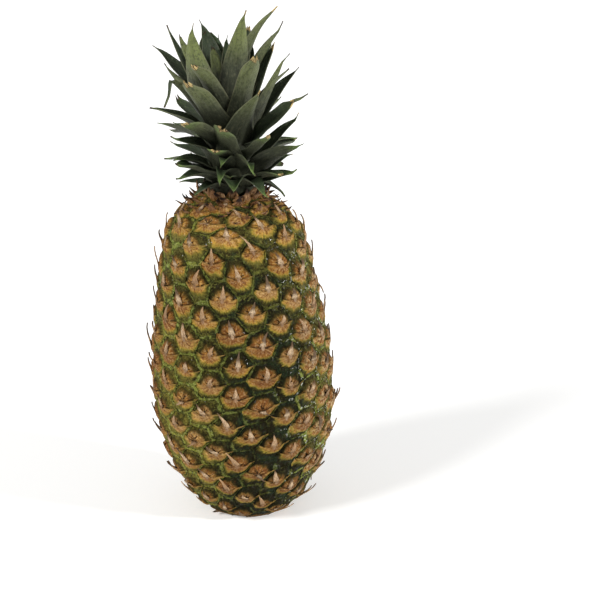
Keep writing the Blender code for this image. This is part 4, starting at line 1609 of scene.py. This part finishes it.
@dataclass
class CollarScales:
    """Dried bracts that crowd round the foot of the crown."""

    skin: Skin
    finish: ScaleFinish = ScaleFinish()
    count: int = 100
    radii: Range = (31 * MM, 12.8 * MM)
    leans: Range = (84.0, 36.0)
    lengths: Range = (4.5 * MM, 11.0 * MM)
    widths: Range = (3.0 * MM, 6.8 * MM)
    columns: int = 4
    stations: int = 6
    sink: float = 1.6 * MM
    thick: float = 0.5 * MM
    lean_spread: float = 14
    length_spread: Range = (0.75, 1.25)
    curl: Range = (-0.7, 0.3)
    skew: float = 1.8
    least_half: float = 0.12 * MM
    golden_turn: float = math.radians(137.5)
    seed: int = 900

    def build(self) -> Piece:
        """Copy the scale round the shoulder and dress the whole."""
        template = model_blade(self.columns, self.stations)
        shape = mesh_places(template.data)
        write_uv(template, "blade", shape)
        u, t, wall = shape.T
        axis = np.array([-self.skin.drift(self.skin.height), 0.0, 0.0])
        copies = []
        for number in range(self.count):
            rng = random.Random(self.seed + number)
            share = number / (self.count - 1)
            low, high = ((1 - share) * a + share * b for a, b in (self.radii, self.leans))
            radius = low + rng.uniform(-1, 1) * MM
            lean = math.radians(high + rng.gauss(0, self.lean_spread))
            length = np.interp(share, (0, 1), self.lengths) * rng.uniform(*self.length_spread)
            half = 0.5 * rng.uniform(*self.widths) * (0.85 + 0.45 * share)
            half = half * (1 - t ** 1.6) ** 0.8 * (1 - 0.35 * t) + self.least_half
            azimuth = number * self.golden_turn + rng.uniform(-0.1, 0.1)
            outward, side = level_directions(azimuth)
            foot = axis + outward * radius
            foot[2] = self.skin.shoulder(foot[0], foot[1])[0] - self.sink
            lean = lean + rng.uniform(*self.curl) * t
            run = length * t
            middle = foot + np.outer(run * np.sin(lean), outward) + np.outer(run * np.cos(lean), UP)
            above = np.outer(np.sin(lean), UP) - np.outer(np.cos(lean), outward)
            skew = rng.uniform(-self.skew, self.skew) * MM * t * t
            cup = 0.5 * half * u * u + wall * self.thick * (1 - 0.6 * t)
            places = middle + side * (half * u + skew)[:, None] + above * cup[:, None]
            copies.append(place_copy(template, places, tag=rng.random()))
        scales = join_copies(template, copies, "collar_scales")
        scales.data.materials.append(self.finish.material())
        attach(scales, "root")
        return scales


# --- cut stalk --------------------------------------------------------


@dataclass(frozen=True)
class StalkFinish:
    """Dry fibrous cut: pale core in dark fibres, browner towards the rim."""

    fibre: Colour = (0.52, 0.38, 0.19)
    dark: Colour = (0.15, 0.085, 0.035)
    rim: Colour = (0.20, 0.12, 0.05)

    def material(self) -> bpy.types.Material:
        """Build the stalk's material."""
        board = Board("cut_stalk")
        x, y, _ = board.place
        away = ((x * x + y * y) ** 0.5) / (14 * MM)
        spots = board.noise(1.0, 3, 0.7, board.scaled(board.spot, (1500.0, 1500.0, 120.0)))
        patch = board.noise(220, 3, 0.6)
        colour = board.layers(
            self.fibre,
            (spots.step(0.45, 0.7), self.dark),
            (away.step(0.6, 1.0) * 0.8 + (patch - 0.5) * 0.5, self.rim),
        )
        return board.finish(colour, 0.75 + spots * 0.15, spots + patch * 0.6, 0.0006, 0.25)


@dataclass
class Stalk:
    """Stub of the stalk in the hollow of the base, cut level with the resting face."""

    finish: StalkFinish = StalkFinish()
    radius: float = 14 * MM
    height: float = 5.5 * MM
    sides: int = 40
    edge: float = 0.5 * MM
    rings: int = 4
    ring_width: float = 2.4 * MM

    def build(self) -> Piece:
        """Make the stub and dress it."""
        deselect_all()
        bpy.ops.mesh.primitive_cylinder_add(vertices=self.sides, radius=self.radius,
                                            depth=self.height, location=(0, 0, self.height / 2))
        stub = bpy.context.object
        stub.name = stub.data.name = "stalk_cut"
        bpy.ops.object.transform_apply(location=True, rotation=True, scale=True)
        bpy.ops.object.mode_set(mode="EDIT")
        bpy.ops.mesh.select_mode(type="FACE")
        bpy.ops.mesh.select_all(action="SELECT")
        bpy.ops.mesh.bevel(offset=self.edge, segments=3, affect="EDGES", profile=0.6)
        select_where(stub, lambda place: place.z < 0.01 * MM)
        for _ in range(self.rings):
            bpy.ops.mesh.inset(thickness=self.ring_width)
        bpy.ops.object.mode_set(mode="OBJECT")
        stub.data.shade_smooth()
        stub.data.materials.append(self.finish.material())
        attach(stub, "root")
        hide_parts("stem")
        return stub


# --- stage ------------------------------------------------------------


@dataclass
class Stage:
    """Pale floor, soft lights and the camera at the shown viewing angle."""

    camera_place: Tuple[float, float, float] = (0.03241251, -0.7325632, 0.36991634)
    camera_pitch: float = 72.212
    lens: float = 75.484
    sensor: float = 36.0
    farthest: float = 50.0
    aim: Tuple[float, float, float] = (0.0, 0.0, 0.14)
    white: Tuple[float, ...] = (1.0, 1.0, 1.0, 1.0)
    floor_size: float = 60.0
    floor_colour: Colour = (0.93, 0.93, 0.92)
    grain_colour: Colour = (0.88, 0.88, 0.87)
    floor_glow: float = 0.24
    sky: float = 0.41
    lights: Tuple[Tuple[str, Tuple[float, float, float], float, float], ...] = (
        ("key", (-1.0, -0.75, 0.95), 2.5, 18.0),
        ("side", (1.1, -0.40, 0.60), 2.7, 7.0),
    )

    def build(self) -> None:
        """Make the floor, the world, the lights and the camera."""
        self.add_floor()
        self.add_lights()
        camera = bpy.data.cameras.new("camera")
        camera.lens, camera.sensor_width, camera.clip_end = self.lens, self.sensor, self.farthest
        viewer = link_new("camera", camera)
        viewer.location = self.camera_place
        viewer.rotation_euler = (math.radians(self.camera_pitch), 0.0, 0.0)
        bpy.context.scene.camera = viewer
        bpy.context.scene.view_settings.view_transform = "Standard"

    def add_floor(self) -> None:
        """Make the pale floor, which glows a little so that shadows stay light."""
        deselect_all()
        bpy.ops.mesh.primitive_plane_add(size=self.floor_size)
        floor = bpy.context.object
        floor.name = "floor"
        board = Board("floor")
        grain = board.noise(900, 2, 0.5)
        colour = board.mix(grain * 0.1, self.floor_colour, self.grain_colour)
        floor.data.materials.append(board.finish(colour, 0.9, grain, 0.02 * MM, 0.1))
        board.shader.inputs["Emission Color"].default_value = self.white
        board.shader.inputs["Emission Strength"].default_value = self.floor_glow

    def add_lights(self) -> None:
        """Make the white sky and the soft lamps, which face the middle of the fruit."""
        world = bpy.data.worlds.new("studio")
        world.use_nodes = True
        sky = world.node_tree.nodes["Background"]
        sky.inputs["Color"].default_value = self.white
        sky.inputs["Strength"].default_value = self.sky
        bpy.context.scene.world = world
        for name, place, power, spread in self.lights:
            lamp = bpy.data.lights.new(name, "SUN")
            lamp.energy, lamp.angle = power, math.radians(spread)
            holder = link_new(name, lamp)
            holder.location = place
            away = Vector(place) - Vector(self.aim)
            holder.rotation_euler = away.to_track_quat("Z", "Y").to_euler()


def report(pieces: Sequence[Piece]) -> None:
    """Log each piece's name, faces and size."""
    for piece in pieces:
        triangles = sum(len(face.vertices) - 2 for face in piece.data.polygons)
        spots = mesh_places(piece.data)
        size = np.ptp(spots, axis=0) / MM
        LOG.info("%s: %d triangles, %.1f x %.1f x %.1f mm", piece.name, triangles, *size)


def main() -> None:
    """Build the fruit, the crown, the stalk and the stage."""
    logging.basicConfig(level=logging.INFO, format="%(name)s: %(message)s", stream=sys.stdout)
    Stage().build()
    skin = Skin()
    rows = EyeRows(skin)
    rind = Rind(skin, rows)
    report([rind.build()])
    report([Bracts(skin, rows, rind).build()])
    report(Crown(skin).build())
    report([CollarScales(skin).build()])
    report([Stalk().build()])


if __name__ == "__main__":
    main()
_ _ _ _ _
#### [Your goal]
Count the lines of the material that include the word "scene", then report only the total.

#### [Written reply]
4